Commissions have come from many festivals - Aldeburgh, Almeida, Bath, Cheltenham, Huddersfield, South Bank and York - from organisations such as the BBC Symphony Orchestra and groups such as Lontano, the Arditti Quartet, Lindsay Quartet, BCMG, Endymion and Vocem. Works include Vixen for large orchestra which, together with In Transit, was recorded by the BBC Symphony Orchestra for NMC Records. Much of Vic Hoyland's music has been broadcast on BBC Radio 3. The second work in his orchestral triptych, Qibti, was premiered at the Barbican on 18 December 2003. His piece for flute and piano, 'Sicilian Vespas' was written in 2006 and first performed at Stratford Music Festival. May 2008 saw the premiere of 'Pierrot', a tribute to Pierre Boulez. On 3 June 2009 'Token' was premiered by the Endymion Ensemble at King's Place. The third and final part of Vic's orchestral triptych, Phoenix, was premiered on 28 January 2009, by the BBC Symphony Orchestra, with a live broadcast on BBC Radio 3. 'Hey Presto!', for 10 players, was given its world premiere by the BCMG, conducted by Diego Masson, on 16 October 2009 at the CBSO Centre, Birmingham. Vic's most recent work is 'Omer for Melinda and Simon' (2012). He is currently working on 'WULF' for 24 voices and 24 instruments, from his new abode in the North Yorkshire moors.

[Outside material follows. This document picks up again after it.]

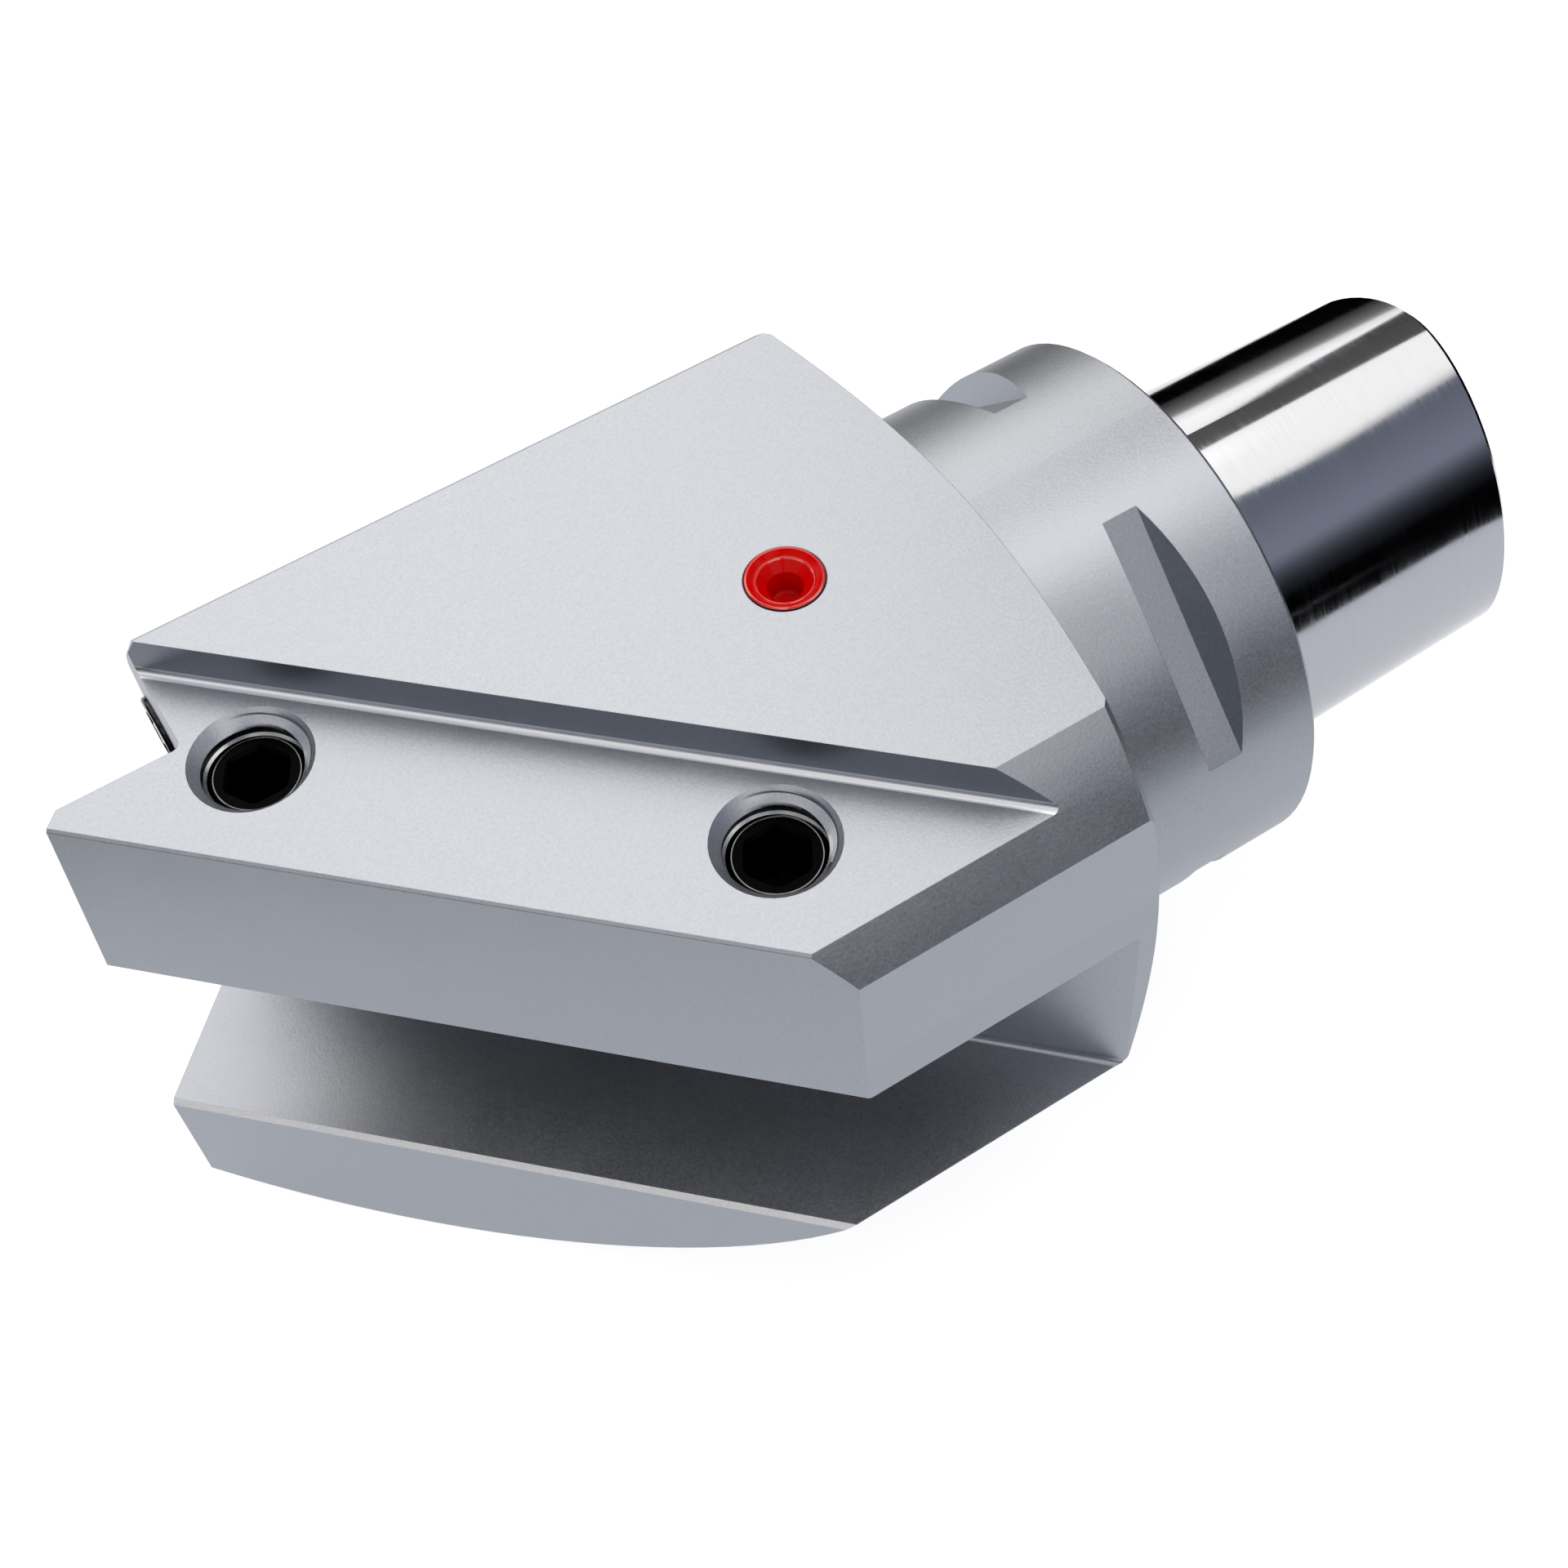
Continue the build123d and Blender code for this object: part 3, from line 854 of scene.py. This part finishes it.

"...one of the most distinctive voices of his generation in British music... Hoyland studied at York University in the late 1960s and early 1970s. There his main composition teacher was Bernard Rands, and it was Rands' enthusiasms for all things Italian (Rands had been taught by Dallapiccola and Berio) that left the most indelible impression on Hoyland's music. Other composers went into the stylistic blender as well - diverse influences like Satie, Stravinsky, Feldman - but it was the music of Berio and Donatoni especially that shaped his music most tellingly. Yet from the start all these ingredients were integrated into a highly personal language. Hoyland's music has always been modernist rather than post-modern, and, though his preoccupations have changed - in the early 1980s he was fascinated by music theatre, more recently he has concentrated on abstract instrumental works - its unforbidding rigour and sonorous beauty have been constants." Andrew Clements, The Guardian, on In Transit / Vixen, CD of the Week


"Vic Hoyland is a composer's composer. For thirty years he has influenced the thinking of successive generations of students and young professional composers in the UK. .... His flawless technical skill and extraordinary ear for sonority is matched by a unique musical and theatrical imagination. Though a confirmed modernist, he is not a composer who has constructed or learned a formula and continued to exploit it. Rather he delights in the pursuit of discovery and experiment, and he conveys that delight in works which speak with bold directness and musical clarity."
Roger Marsh, Introduction to In Transit . Vixen, NMC D072


"Hoyland's work should have been placed between Brahms's Second Symphony and Mahler's Lieder eines fahrenden Gesellen - the usual sandwich technique. But an inspired last-minute decision was taken to change the order to Brahms, Mahler, Hoyland - which said everything about debts: Mahler's to Brahms, and Hoyland's to Mahler.

"Hoyland, a product of the heady 1970s York University Music Department, has written a powerfully expansive work. It evokes the spirit of Mahler in its use of predominantly dark harmonic colours, sensuous use of sustained strings, and high muted trumpet, while embracing the force of Messiaen with gongs, tam-tam, marimba and crotales. An oddly successful (and original) synthesis of German and French sensibilities refracted through British eyes."
Annette Morreau, on 'A-Vixen-A', The Independent, July 1997


"The adjective "coruscating" is too often used of music, but is certainly applicable here, from first to last."